SBF had flown by private jet from the Bahamas to Los Angeles in February 2022, taking with him just his laptop and a change of underwear, for a string of business meetings and parties.
One morning, while he was staying in LA’s Beverly Hilton hotel, British-born Wintour popped up on his screen.
‘Sam didn’t really know who Anna Wintour was,’ wrote biographer Michael Lewis. ‘Natalie [his assistant] and others had briefed him, but he hadn’t paid attention.’

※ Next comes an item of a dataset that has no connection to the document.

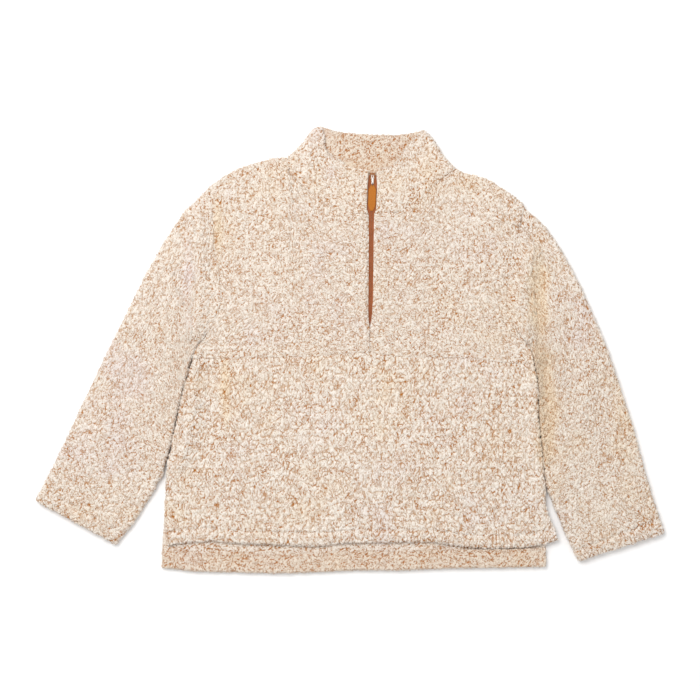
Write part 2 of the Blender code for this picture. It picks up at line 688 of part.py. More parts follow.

SBF was, however, contemptuous of the fashion world. As Wintour began to speak, ‘he clicked a button and she vanished from his screen’. Instead, he started playing his favourite video game, Storybook Brawl, in which fantasy creatures battle for supremacy.
Still able to hear her on his headphones, he would answer ‘Yup’ to everything she said. ‘Unless she watched his eyes, she had no reason to think that he wasn’t paying attention,’ Lewis said.
SBF ended the call leaving Wintour under the distinct impression he would not only be her special guest on the red carpet but ‘might even pay for the entire thing’.
Over the ensuing weeks, his staff asked Louis Vuitton to come up with a high-fashion version of his ubiquitous T-shirt and cargo shorts and also paid Tom Ford to design a ‘more conventional outfit, complete with £53,000 cufflinks’.
When, at the last minute, SBF’s assistant told the notoriously formidable Wintour’s office he wasn’t going, they were reportedly furious, shouting that ‘Sam will never set foot in fashion again’.
That wouldn’t have bothered him. SBF and nine young flatmates he knew from university and his first job on Wall Street shared a luxurious five-bedroom property in the Bahamas. Although reports of wild sexual coupling were later disputed, insiders claimed they lived in a ‘polycule’ a polyamorous relationship in which they were in and out of sexual relationships with each other.
SBF will now once more be sharing cosy conditions inside a federal prison – although it’s unlikely to be quite so congenial.